International, Venezuela, | By Correspondent May 19, 2026

 

NEW YORK – Venezuelan businessman and former Maduro ally Alex Saab has been formally charged by U.S. prosecutors in connection with an alleged international money laundering and corruption scheme tied to Venezuela’s CLAP food program and the state oil company PDVSA.

The charges were revealed Monday in federal court in Miami after Saab was deported to the United States over the weekend.

According to U.S. court documents cited by Reuters, AP, and Spanish newspaper El País, prosecutors accuse Saab of conspiring with others to bribe Venezuelan officials in order to secure lucrative government contracts linked to the CLAP food distribution program between 2015 and 2019.

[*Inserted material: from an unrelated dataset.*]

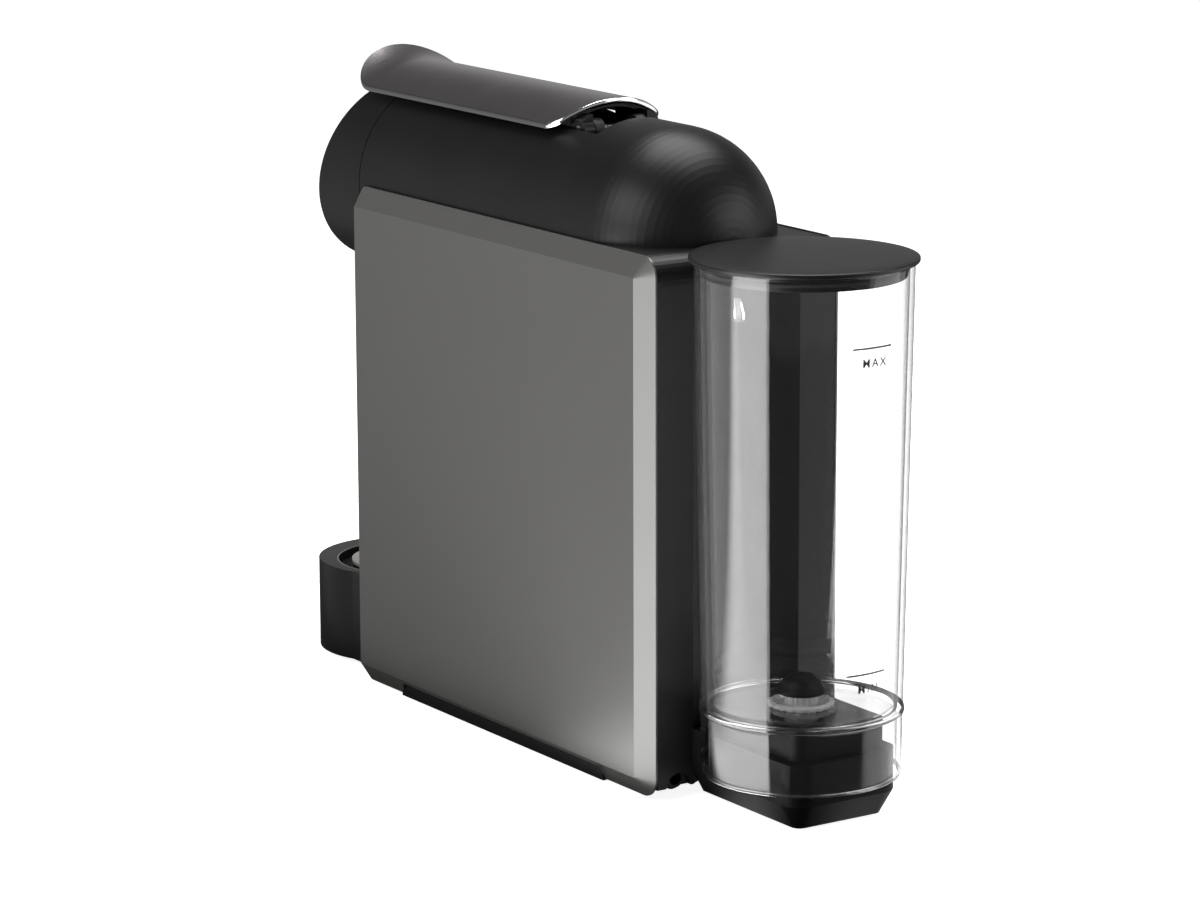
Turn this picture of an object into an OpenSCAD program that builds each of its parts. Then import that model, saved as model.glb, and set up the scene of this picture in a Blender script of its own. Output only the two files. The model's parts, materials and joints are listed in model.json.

U.S. authorities allege that Saab and his associates used fake companies, falsified invoices, and fraudulent shipping documents to divert hundreds of millions of dollars intended for food imports for Venezuelans.

The indictment further alleges that Saab later used his influence within the Venezuelan government to gain access to billions of dollars worth of oil belonging to Petróleos de Venezuela (PDVSA), which was allegedly sold under false pretenses. Prosecutors claim proceeds from those transactions were transferred through bank accounts in South Florida in an effort to conceal illicit funds and continue the alleged CLAP scheme.

Journalist David Alandete was among the first to report details surrounding the formal indictment.

Saab, once portrayed by the Venezuelan government as a diplomatic envoy and key ally of former President Nicolás Maduro, now faces renewed criminal prosecution in the United States after previously being released in 2023 as part of a prisoner exchange negotiated during the Biden administration.

At the time of his release in 2023, Saab was welcomed back to Venezuela as a political hero by the Maduro government. However, political dynamics within Venezuela shifted dramatically following Maduro’s removal from power earlier this year and the rise of interim leader Delcy Rodríguez.

Reuters reported that Saab’s deportation signals a new level of cooperation between Venezuelan authorities and the administration of U.S. President Donald Trump.

Legal analysts believe Saab could now become a potentially important witness in broader U.S. investigations into corruption, sanctions evasion, and financial networks tied to the former Venezuelan government.

The CLAP program, originally created by the Venezuelan government as a subsidized food distribution system during the country’s economic crisis, has faced years of allegations involving inflated contracts, corruption, and misuse of public funds.